Throughout most of history, and, to be sure, in most of the world today, that construct has often led to restrictions on women.  Today, in the West, it is restrictions on men.

Case in point: women can wear pants, but men can't wear skirts.  Women can wear socks, but men can't wear tights or hose.

Generally, women are encouraged to do "men" things and are celebrated when they do so, but men are ridiculed when they do "women" things, often having they sexual orientation or mental health questioned.

That, I think, is the parents' point here.  The parents are giving their boys the chance to choose outside what is considered the gender norm rather than imposing one on them.  So, others seek to impose it on the boys in the parents' place. Whether the boys want it or not.

The problem is not what the parents are doing, but how others will react -- and are reacting -- to the boys choices.  That is the real problem.

1 comment:

  1. What about some of the (future) practical concerns? Last time I checked most restrooms are not multi-gendered, so what happens when the child "decides" to use a restroom that doesn't match its own sex? Everybody else just got to let that go, no matter how uncomfortable that might make them feel?

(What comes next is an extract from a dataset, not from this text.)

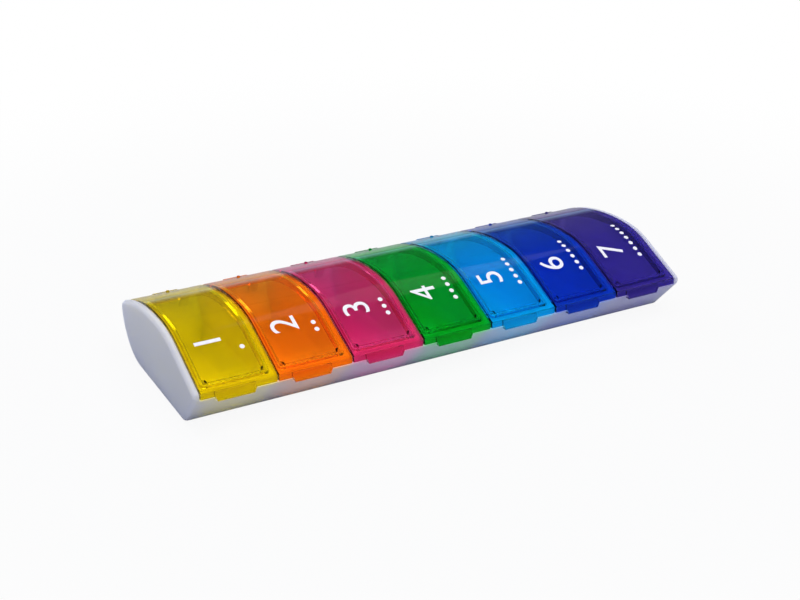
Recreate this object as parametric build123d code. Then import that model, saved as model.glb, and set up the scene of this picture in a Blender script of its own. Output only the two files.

    What about schooling? I guess home schooling will be in order here, without athletics or dance.
    What about a career? Just becasue some TV law firm had a unisex restroom doesn't mean most people would care for it.
    Potentially, what about jail? Hmm.

    I really don't care what one chooses to wear, or how one styles their hair, but I imagine most people would not care to share certain spaces with another sex, just because that person chooses to appear as one gender or the other.